The former on which the shell is laid-up is diametrically undersize relative to the printing roll 6 on which the sleeve is to be fitted, so that the sleeve when formed with have the greatest diameter greater than the least diameter of the core but less than its greatest diameter and will be able to be passed freely along the core in the direction of the arrow A, FIG. 3, only for part of the length of the core. A major part, say 3/4, is preferred. Then, the inner circumference of at least the leading end 14, of which the unexpanded inner diameter is d2 (d1 >d2 >d3) touches all round on the core and wedges against it.
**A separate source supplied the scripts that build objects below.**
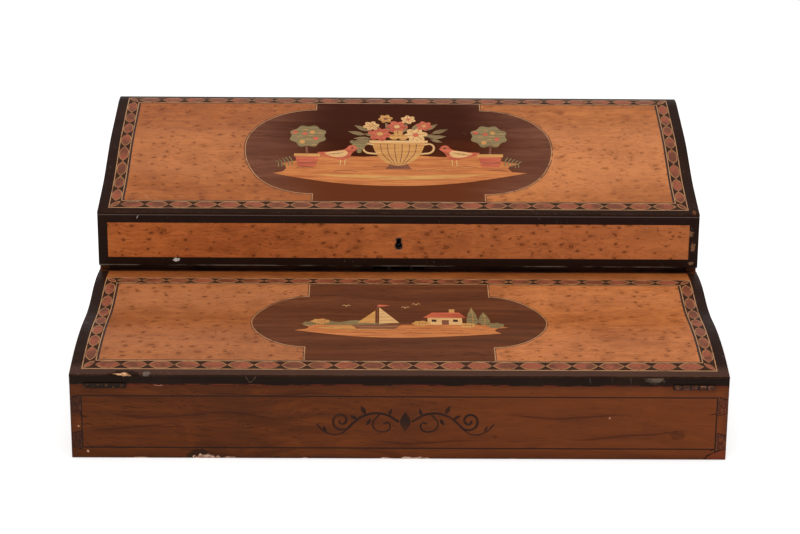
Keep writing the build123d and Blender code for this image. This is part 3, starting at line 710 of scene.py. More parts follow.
wine_leather, shader, place = finish("wine-red skiver")
low, high = corner("flap_writing_leather")
pebbles = add("ShaderNodeTexVoronoi", {"Vector": place, "Scale": 1100.0}, feature="SMOOTH_F1")[0]
creases = noise(place, 220.0, 5.0, 0.6)
worn = fade(noise(place, 14.0, 4.0, 0.6), 0.5, 0.75)
skin = tint(fade(pebbles, 0.1, 0.6), rgb(84, 22, 18), rgb(50, 13, 12))
skin = tint(worn * 0.5, skin, rgb(112, 46, 30))
spot = parts(place)
from_edge = smaller(high[0] - abs(spot[0]), smaller(spot[1] - low[1], high[1] - spot[1]))
gilt = 1.0 - fade(abs(from_edge - 0.0055), 0.00035, 0.0005)
second = 1.0 - fade(abs(from_edge - 0.0075), 0.00015, 0.0003)
gilt = larger(gilt, second) * fade(creases, 0.36, 0.5)
plug(shader["Metallic"], gilt * 0.9)
coat(shader, tint(gilt, skin, rgb(204, 162, 88)), creases * 0.2 + 0.42 - gilt * 0.2, 0.25, pebbles * 0.6 + creases,
     0.00022)
dress(wine_leather, "flap_writing_leather")


# Maple veneers of the flap, the lid and the lid's front. Bird's-eye maple 1 mm thick, glued down, scraped
# and polished to honey brown: fine streaks along it, and small dark eyes that the streaks swirl round.

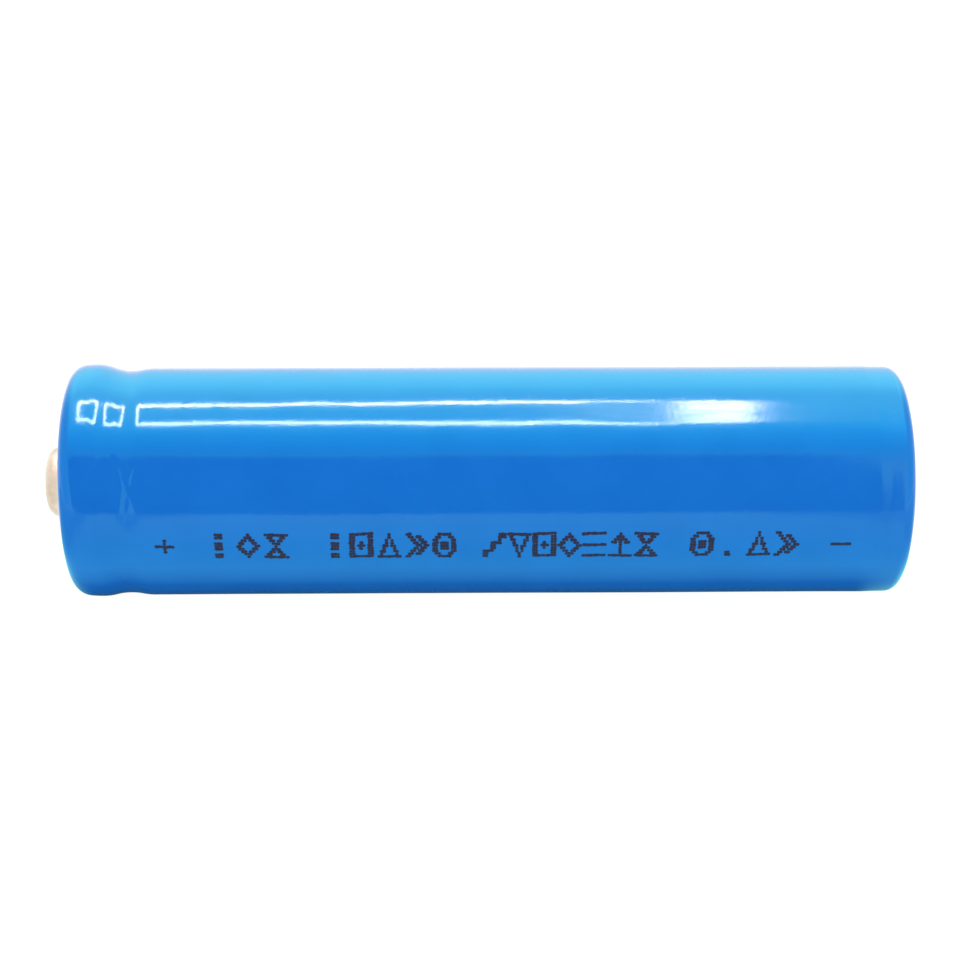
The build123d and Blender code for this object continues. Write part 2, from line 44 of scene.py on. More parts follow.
MM = 0.001
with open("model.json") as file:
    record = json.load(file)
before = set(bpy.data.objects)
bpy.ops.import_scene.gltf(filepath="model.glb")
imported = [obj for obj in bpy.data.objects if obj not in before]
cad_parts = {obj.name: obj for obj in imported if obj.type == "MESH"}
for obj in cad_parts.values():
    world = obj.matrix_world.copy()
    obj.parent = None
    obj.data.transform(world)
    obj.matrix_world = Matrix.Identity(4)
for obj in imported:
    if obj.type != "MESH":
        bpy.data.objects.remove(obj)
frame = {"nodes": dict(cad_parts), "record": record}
cad_low, cad_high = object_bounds()
record = frame["record"]

# ---------------------------------------------------------------------------
# Sleeve: its outer face has the CAD sleeve's dimensions
# ---------------------------------------------------------------------------
FILM = 0.13
LIP_OPENING = 6.90
NEGATIVE_LIP_X = -0.07
POSITIVE_LIP_X = -67.03
BODY_RADIUS = 9.25
CROWN_RADIUS = 9.45
WAIST_START_X = -60.94
WAIST_X = -62.63
WAIST_RADIUS = 8.945
CROWN_X = -64.40
OUTLINE = [
    (NEGATIVE_LIP_X, LIP_OPENING + 0.5 * FILM),
    (NEGATIVE_LIP_X, 9.20),
    (-2.10, 9.22),
    (-2.90, BODY_RADIUS),
    (WAIST_START_X, BODY_RADIUS),
    (WAIST_X, WAIST_RADIUS),
    (CROWN_X, CROWN_RADIUS),
    (POSITIVE_LIP_X, CROWN_RADIUS),
    (POSITIVE_LIP_X, LIP_OPENING + 0.5 * FILM),
]
OUTLINE_ROUNDS = [1.00, 6.0, 6.0, 5.0, 4.6, 4.0, 1.30]
RIDGE_RISE = 0.16
AROUND = 360


def rounded_path(points, rounds, straight_step, arc_step):
    """Points along a polyline with an arc at each inner corner, as rows of x and radius."""
    points = [np.array(p, float) for p in points]
    path = [points[0]]

    def run_to(end):
        length = np.linalg.norm(end - path[-1])
        count = max(1, math.ceil(length / straight_step))
        start = path[-1]
        path.extend(start + (end - start) * k / count for k in range(1, count + 1))

    for before, corner, after, radius in zip(points, points[1:], points[2:], rounds):
        back = (before - corner) / np.linalg.norm(before - corner)
        ahead = (after - corner) / np.linalg.norm(after - corner)
        half = math.acos(np.clip(back @ ahead, -1, 1)) / 2
        middle = (back + ahead) / np.linalg.norm(back + ahead)
        centre = corner + middle * radius / math.sin(half)
        cut = radius / math.tan(half)
        run_to(corner + back * cut)
        first = path[-1] - centre
        sweep = math.pi - 2 * half
        turn = math.copysign(1, back[1] * ahead[0] - back[0] * ahead[1])
        count = max(3, math.ceil(sweep * radius / arc_step))
        for k in range(1, count + 1):
            a = turn * sweep * k / count
            c, s = math.cos(a), math.sin(a)
            path.append(centre + np.array([c * first[0] - s * first[1], s * first[0] + c * first[1]]))
    run_to(points[-1])
    return np.array(path)


def path_normals(path):
    """Outward normals of a path that runs from the negative lip over the outside to the other lip."""
    along = np.gradient(path, axis=0)
    along /= np.linalg.norm(along, axis=1)[:, None]
    return np.column_stack([along[:, 1], -along[:, 0]])


def smooth(value, low, high):
    t = np.clip((value - low) / (high - low), 0, 1)
    return t * t * (3 - 2 * t)


draw = np.random.default_rng(18)


def make_waves(count, least_turns, most_turns, shortest, longest):
    """Sines round and along the cell whose sum looks like slack film."""
    return [
        (
            int(draw.integers(least_turns, most_turns + 1)),
            2 * math.pi / draw.uniform(shortest, longest) * draw.choice([-1, 1]),
            draw.uniform(0, 2 * math.pi),
        )
        for _ in range(count)
    ]


SLOW_WAVES = make_waves(10, 1, 4, 18, 60)
MID_WAVES = make_waves(22, 4, 11, 7, 26)
FINE_WAVES = make_waves(26, 9, 26, 3, 9)


def wave_sum(waves, x, angle):
    total = sum(np.sin(turns * angle + wave * x + start) for turns, wave, start in waves)
    return total / math.sqrt(len(waves))


def fold(x, angle, start, end, depth, width):
    """A straight crease between two points given as x and angle, shallow at its ends."""
    a = np.array([start[0], math.radians(start[1]) * BODY_RADIUS])
    b = np.array([end[0], math.radians(end[1]) * BODY_RADIUS])
    wrapped = (angle - math.radians(start[1]) + math.pi) % (2 * math.pi) - math.pi
    px, py = x - a[0], wrapped * BODY_RADIUS
    length = np.linalg.norm(b - a)
    u = (b - a) / length
    t = (px * u[0] + py * u[1]) / length
    off = px * u[1] - py * u[0]
    ends = smooth(t, 0, 0.25) * (1 - smooth(t, 0.75, 1))
    return depth * ends * np.exp(-((off / width) ** 2))


SLOW_HEIGHT, MID_HEIGHT = 0.010, 0.0045
FINE_HEIGHT, FINE_AT_WAIST, FINE_AT_END = 0.0006, 0.0022, 0.0012
WRINKLED_X, WRINKLED_REACH = -62.4, 2.2
END_BAND = (-4.0, -1.0)
CREASES = [  # start and end, each as x and angle, then depth and width
    ((-62.7, 44), (-61.7, 25), -0.046, 0.15),
    ((-60.9, 41), (-61.6, 25), -0.040, 0.15),
    ((-61.5, 30), (-61.9, 8), 0.050, 0.18),
    ((-62.2, 34), (-61.1, 20), 0.036, 0.16),
    ((-63.4, -20), (-61.8, -46), -0.014, 0.20),
    ((-61.9, 96), (-63.2, 128), -0.016, 0.20),
    ((-63.2, 205), (-62.0, 238), 0.016, 0.22),
    ((-18.5, 24), (-12.2, 23.6), 0.006, 0.12),
    ((-57.0, 203), (-21.0, 204), 0.008, 0.15),
]


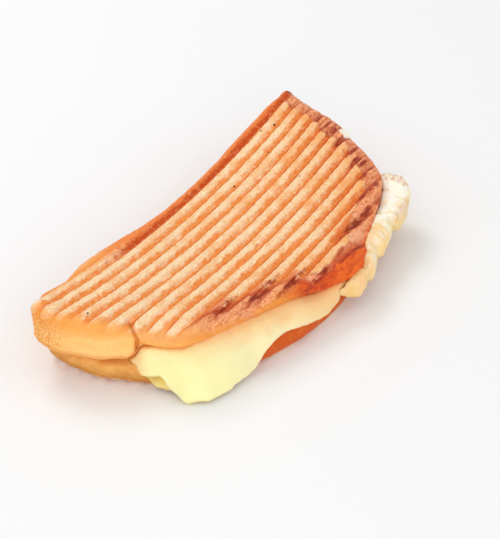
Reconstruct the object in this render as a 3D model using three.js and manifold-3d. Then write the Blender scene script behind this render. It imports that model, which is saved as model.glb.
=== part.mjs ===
// A toasted cheese sandwich, pressed between the ribbed plates of a grill.
// Two slices of bread hold melted cheese, which shows along one long side, runs down to the
// surface at the near corner, and hangs out in a folded slice at the far side.
// The solids are first laid out flat, with s along the ribs, v across them from the straight
// long edge, and a depth below the top face. Then they are bent along their length.
import * as THREE from "three";
import { mergeVertices } from "three/addons/utils/BufferGeometryUtils.js";
import Module from "manifold-3d";

const wasm = await Module();
wasm.setup();

// Driving dimensions, in millimetres.
const LENGTH = 226; // of the top slice, along the ribs
const THICKNESS = 28; // of the whole, at the lowest point of the top face
const BEND_RADIUS = 513; // of the top face, which is hollow along its length
const BEND_CENTRE = 100; // where along the length the top face is lowest
const REST_START = 30; // the underside lies flat from here
const REST_END = 125; // to here, and curls up beyond
const NEAR_LIFT = 3; // of the underside at the near end
const FAR_LIFT = 16; // of the underside at the far end

const RIB_PITCH = 7.5; // from one pressed groove to the next
const FIRST_GROOVE = 8.5; // from the straight edge to the first whole groove
const GROOVES = 13;
const GROOVE_HALF = 2; // half the width of a groove at its mouth
const GROOVE_DEPTH = 1.6;

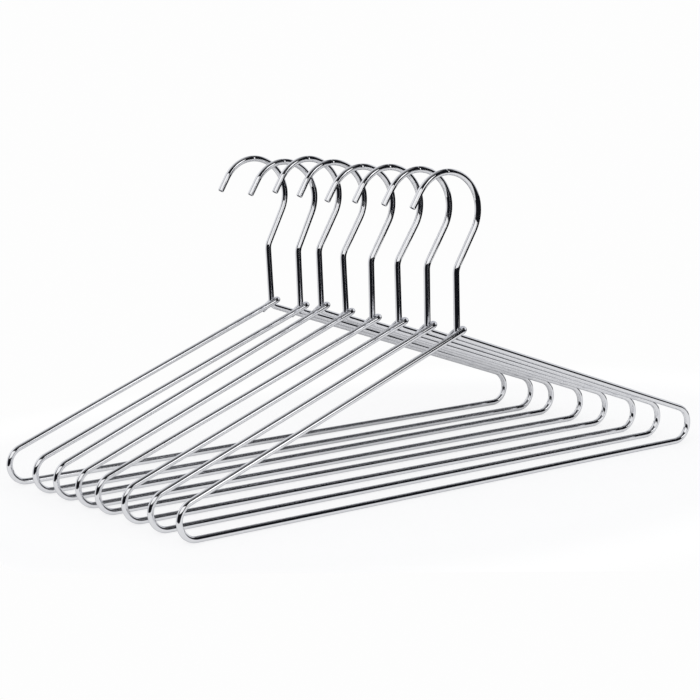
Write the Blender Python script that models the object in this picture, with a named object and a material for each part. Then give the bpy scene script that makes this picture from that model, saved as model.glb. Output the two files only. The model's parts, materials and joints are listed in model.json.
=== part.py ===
"""Eight chromed wire suit hangers standing side by side on their bottom bars.

Each hanger is one length of round steel wire. From the hook's tip the wire makes the hook's
bow, slants back to the stem, drops to the neck and turns into the right arm. It rounds the
right end, runs back as the bottom bar, rounds the left end and climbs the left arm. There it
passes in front of the stem, turns round it and ends in a short tail behind it.

Units are metres. +X runs along the bottom bars, +Y from the front hanger to the rear one and
+Z up. The origin is on the floor, below the middle of the set.
"""

import math

import bpy
from mathutils import Matrix, Vector

# Wire
WIRE_DIAMETER = 0.004
WIRE_FACETS = 8

# Triangle: heights and bends are measured on the wire's centre line
HANGER_WIDTH = 0.410
ARM_SLOPE = math.radians(20.7)
END_BEND_RADIUS = 0.0117

# Stem, from the neck's corner to the corner below the hook's slanted run
STEM_OFFSET = 0.004
STEM_LENGTH = 0.042
STEM_BEND_RADIUS = 0.010
STEM_FOOT_RADIUS = 0.0045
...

This condition is seen in full lines in FIG. 3. To bring the sleeve 1 to the working position it is expanded by means of gas passed through outlets 12 (all of which are at that stage covered by the sleeve) and pressed further in the direction of the arrow A to its working position 1' in FIG. 3, or as it is seen in full lines in FIG. 1. Because of the undersize of the sleeve 1 and the only very slight taper given to the surfaces 5 and 11, when the gas pressure is vented to the atmosphere the sleeve will hold itself firmly in stressed condition on the core in its working position, ready for use.
Because of the taper of the surfaces and the positioning of the gas outlets, gas pressure need not be applied during the initial positioning of the sleeve 1 on the core 6 but only after all outlets 12 have been covered by the sleeve 1. Although it is preferred that the surfaces 5, 11 shall be continuously and constantly tapered, at least some of the advantages of the invention will be obtained when only a portion of the surface 11 of the core is tapered, preferably a major portion at the end which is last covered by the sleeve during the fitting process.